-- Instruction --
Every line below must be reproduced exactly. Copy them all.
(begin)
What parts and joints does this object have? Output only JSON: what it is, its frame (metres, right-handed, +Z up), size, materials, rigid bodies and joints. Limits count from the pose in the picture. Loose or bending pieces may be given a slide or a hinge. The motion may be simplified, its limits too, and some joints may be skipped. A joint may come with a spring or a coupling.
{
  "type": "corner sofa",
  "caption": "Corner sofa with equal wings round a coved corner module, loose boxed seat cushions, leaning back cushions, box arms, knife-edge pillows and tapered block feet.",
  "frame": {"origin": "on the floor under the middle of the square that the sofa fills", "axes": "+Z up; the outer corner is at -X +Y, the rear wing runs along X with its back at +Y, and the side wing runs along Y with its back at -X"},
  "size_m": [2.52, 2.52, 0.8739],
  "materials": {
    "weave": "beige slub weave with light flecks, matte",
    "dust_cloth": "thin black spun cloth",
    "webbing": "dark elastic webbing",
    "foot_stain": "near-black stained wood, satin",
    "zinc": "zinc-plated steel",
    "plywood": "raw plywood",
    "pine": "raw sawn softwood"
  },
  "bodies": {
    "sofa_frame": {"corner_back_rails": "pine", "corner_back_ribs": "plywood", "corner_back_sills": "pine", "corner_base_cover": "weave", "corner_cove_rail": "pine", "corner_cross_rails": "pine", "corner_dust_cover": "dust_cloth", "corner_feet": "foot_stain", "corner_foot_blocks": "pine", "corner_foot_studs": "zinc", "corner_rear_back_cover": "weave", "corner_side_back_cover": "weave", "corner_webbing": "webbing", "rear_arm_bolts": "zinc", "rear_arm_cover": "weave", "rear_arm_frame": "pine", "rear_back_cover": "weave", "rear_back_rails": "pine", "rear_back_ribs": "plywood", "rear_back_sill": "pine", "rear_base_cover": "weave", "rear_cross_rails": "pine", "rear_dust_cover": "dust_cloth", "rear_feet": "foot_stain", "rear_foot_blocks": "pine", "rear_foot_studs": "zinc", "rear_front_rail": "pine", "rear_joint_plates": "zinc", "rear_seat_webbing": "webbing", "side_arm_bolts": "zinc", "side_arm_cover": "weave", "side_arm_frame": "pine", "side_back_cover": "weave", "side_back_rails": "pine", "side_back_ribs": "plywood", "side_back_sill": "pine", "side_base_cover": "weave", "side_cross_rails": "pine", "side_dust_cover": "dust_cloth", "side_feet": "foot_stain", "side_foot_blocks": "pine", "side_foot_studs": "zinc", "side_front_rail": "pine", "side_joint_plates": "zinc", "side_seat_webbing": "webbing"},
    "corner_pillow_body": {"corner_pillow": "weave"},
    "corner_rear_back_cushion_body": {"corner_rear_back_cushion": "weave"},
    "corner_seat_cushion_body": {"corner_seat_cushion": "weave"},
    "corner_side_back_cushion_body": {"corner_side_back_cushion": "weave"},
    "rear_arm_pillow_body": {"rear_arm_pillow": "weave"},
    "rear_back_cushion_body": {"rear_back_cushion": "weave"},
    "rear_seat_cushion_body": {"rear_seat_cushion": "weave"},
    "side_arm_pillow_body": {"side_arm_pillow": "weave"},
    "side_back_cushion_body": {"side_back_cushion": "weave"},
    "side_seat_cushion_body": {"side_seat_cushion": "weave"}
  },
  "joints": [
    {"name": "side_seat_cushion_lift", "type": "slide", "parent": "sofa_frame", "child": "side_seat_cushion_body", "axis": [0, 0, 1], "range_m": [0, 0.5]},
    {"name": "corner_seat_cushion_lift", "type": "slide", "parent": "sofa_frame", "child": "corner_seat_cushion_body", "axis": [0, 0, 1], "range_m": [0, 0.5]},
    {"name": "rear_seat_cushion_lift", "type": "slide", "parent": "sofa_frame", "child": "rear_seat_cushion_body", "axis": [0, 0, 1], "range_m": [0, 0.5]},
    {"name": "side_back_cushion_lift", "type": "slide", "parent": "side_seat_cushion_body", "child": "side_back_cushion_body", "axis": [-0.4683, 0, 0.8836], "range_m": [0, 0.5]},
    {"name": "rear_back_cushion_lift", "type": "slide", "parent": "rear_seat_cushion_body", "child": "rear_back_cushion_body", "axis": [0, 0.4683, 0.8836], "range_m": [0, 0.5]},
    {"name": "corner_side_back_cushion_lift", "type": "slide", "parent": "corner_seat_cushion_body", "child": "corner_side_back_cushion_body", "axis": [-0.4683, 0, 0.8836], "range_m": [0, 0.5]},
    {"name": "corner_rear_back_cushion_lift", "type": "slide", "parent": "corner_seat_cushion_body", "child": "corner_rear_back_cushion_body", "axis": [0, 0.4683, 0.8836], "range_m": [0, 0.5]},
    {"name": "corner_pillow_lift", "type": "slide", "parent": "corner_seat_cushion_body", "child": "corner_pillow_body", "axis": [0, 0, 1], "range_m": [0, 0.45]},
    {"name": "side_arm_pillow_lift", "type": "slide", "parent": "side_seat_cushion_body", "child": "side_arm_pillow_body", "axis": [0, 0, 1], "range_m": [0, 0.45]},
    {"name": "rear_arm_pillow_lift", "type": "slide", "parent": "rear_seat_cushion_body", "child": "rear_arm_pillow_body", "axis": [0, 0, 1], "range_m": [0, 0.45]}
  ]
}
(end)
-- Expected answer --
What parts and joints does this object have? Output only JSON: what it is, its frame (metres, right-handed, +Z up), size, materials, rigid bodies and joints. Limits count from the pose in the picture. Loose or bending pieces may be given a slide or a hinge. The motion may be simplified, its limits too, and some joints may be skipped. A joint may come with a spring or a coupling.
{
  "type": "corner sofa",
  "caption": "Corner sofa with equal wings round a coved corner module, loose boxed seat cushions, leaning back cushions, box arms, knife-edge pillows and tapered block feet.",
  "frame": {"origin": "on the floor under the middle of the square that the sofa fills", "axes": "+Z up; the outer corner is at -X +Y, the rear wing runs along X with its back at +Y, and the side wing runs along Y with its back at -X"},
  "size_m": [2.52, 2.52, 0.8739],
  "materials": {
    "weave": "beige slub weave with light flecks, matte",
    "dust_cloth": "thin black spun cloth",
    "webbing": "dark elastic webbing",
    "foot_stain": "near-black stained wood, satin",
    "zinc": "zinc-plated steel",
    "plywood": "raw plywood",
    "pine": "raw sawn softwood"
  },
  "bodies": {
    "sofa_frame": {"corner_back_rails": "pine", "corner_back_ribs": "plywood", "corner_back_sills": "pine", "corner_base_cover": "weave", "corner_cove_rail": "pine", "corner_cross_rails": "pine", "corner_dust_cover": "dust_cloth", "corner_feet": "foot_stain", "corner_foot_blocks": "pine", "corner_foot_studs": "zinc", "corner_rear_back_cover": "weave", "corner_side_back_cover": "weave", "corner_webbing": "webbing", "rear_arm_bolts": "zinc", "rear_arm_cover": "weave", "rear_arm_frame": "pine", "rear_back_cover": "weave", "rear_back_rails": "pine", "rear_back_ribs": "plywood", "rear_back_sill": "pine", "rear_base_cover": "weave", "rear_cross_rails": "pine", "rear_dust_cover": "dust_cloth", "rear_feet": "foot_stain", "rear_foot_blocks": "pine", "rear_foot_studs": "zinc", "rear_front_rail": "pine", "rear_joint_plates": "zinc", "rear_seat_webbing": "webbing", "side_arm_bolts": "zinc", "side_arm_cover": "weave", "side_arm_frame": "pine", "side_back_cover": "weave", "side_back_rails": "pine", "side_back_ribs": "plywood", "side_back_sill": "pine", "side_base_cover": "weave", "side_cross_rails": "pine", "side_dust_cover": "dust_cloth", "side_feet": "foot_stain", "side_foot_blocks": "pine", "side_foot_studs": "zinc", "side_front_rail": "pine", "side_joint_plates": "zinc", "side_seat_webbing": "webbing"},
    "corner_pillow_body": {"corner_pillow": "weave"},
    "corner_rear_back_cushion_body": {"corner_rear_back_cushion": "weave"},
    "corner_seat_cushion_body": {"corner_seat_cushion": "weave"},
    "corner_side_back_cushion_body": {"corner_side_back_cushion": "weave"},
    "rear_arm_pillow_body": {"rear_arm_pillow": "weave"},
    "rear_back_cushion_body": {"rear_back_cushion": "weave"},
    "rear_seat_cushion_body": {"rear_seat_cushion": "weave"},
    "side_arm_pillow_body": {"side_arm_pillow": "weave"},
    "side_back_cushion_body": {"side_back_cushion": "weave"},
    "side_seat_cushion_body": {"side_seat_cushion": "weave"}
  },
  "joints": [
    {"name": "side_seat_cushion_lift", "type": "slide", "parent": "sofa_frame", "child": "side_seat_cushion_body", "axis": [0, 0, 1], "range_m": [0, 0.5]},
    {"name": "corner_seat_cushion_lift", "type": "slide", "parent": "sofa_frame", "child": "corner_seat_cushion_body", "axis": [0, 0, 1], "range_m": [0, 0.5]},
    {"name": "rear_seat_cushion_lift", "type": "slide", "parent": "sofa_frame", "child": "rear_seat_cushion_body", "axis": [0, 0, 1], "range_m": [0, 0.5]},
    {"name": "side_back_cushion_lift", "type": "slide", "parent": "side_seat_cushion_body", "child": "side_back_cushion_body", "axis": [-0.4683, 0, 0.8836], "range_m": [0, 0.5]},
    {"name": "rear_back_cushion_lift", "type": "slide", "parent": "rear_seat_cushion_body", "child": "rear_back_cushion_body", "axis": [0, 0.4683, 0.8836], "range_m": [0, 0.5]},
    {"name": "corner_side_back_cushion_lift", "type": "slide", "parent": "corner_seat_cushion_body", "child": "corner_side_back_cushion_body", "axis": [-0.4683, 0, 0.8836], "range_m": [0, 0.5]},
    {"name": "corner_rear_back_cushion_lift", "type": "slide", "parent": "corner_seat_cushion_body", "child": "corner_rear_back_cushion_body", "axis": [0, 0.4683, 0.8836], "range_m": [0, 0.5]},
    {"name": "corner_pillow_lift", "type": "slide", "parent": "corner_seat_cushion_body", "child": "corner_pillow_body", "axis": [0, 0, 1], "range_m": [0, 0.45]},
    {"name": "side_arm_pillow_lift", "type": "slide", "parent": "side_seat_cushion_body", "child": "side_arm_pillow_body", "axis": [0, 0, 1], "range_m": [0, 0.45]},
    {"name": "rear_arm_pillow_lift", "type": "slide", "parent": "rear_seat_cushion_body", "child": "rear_arm_pillow_body", "axis": [0, 0, 1], "range_m": [0, 0.45]}
  ]
}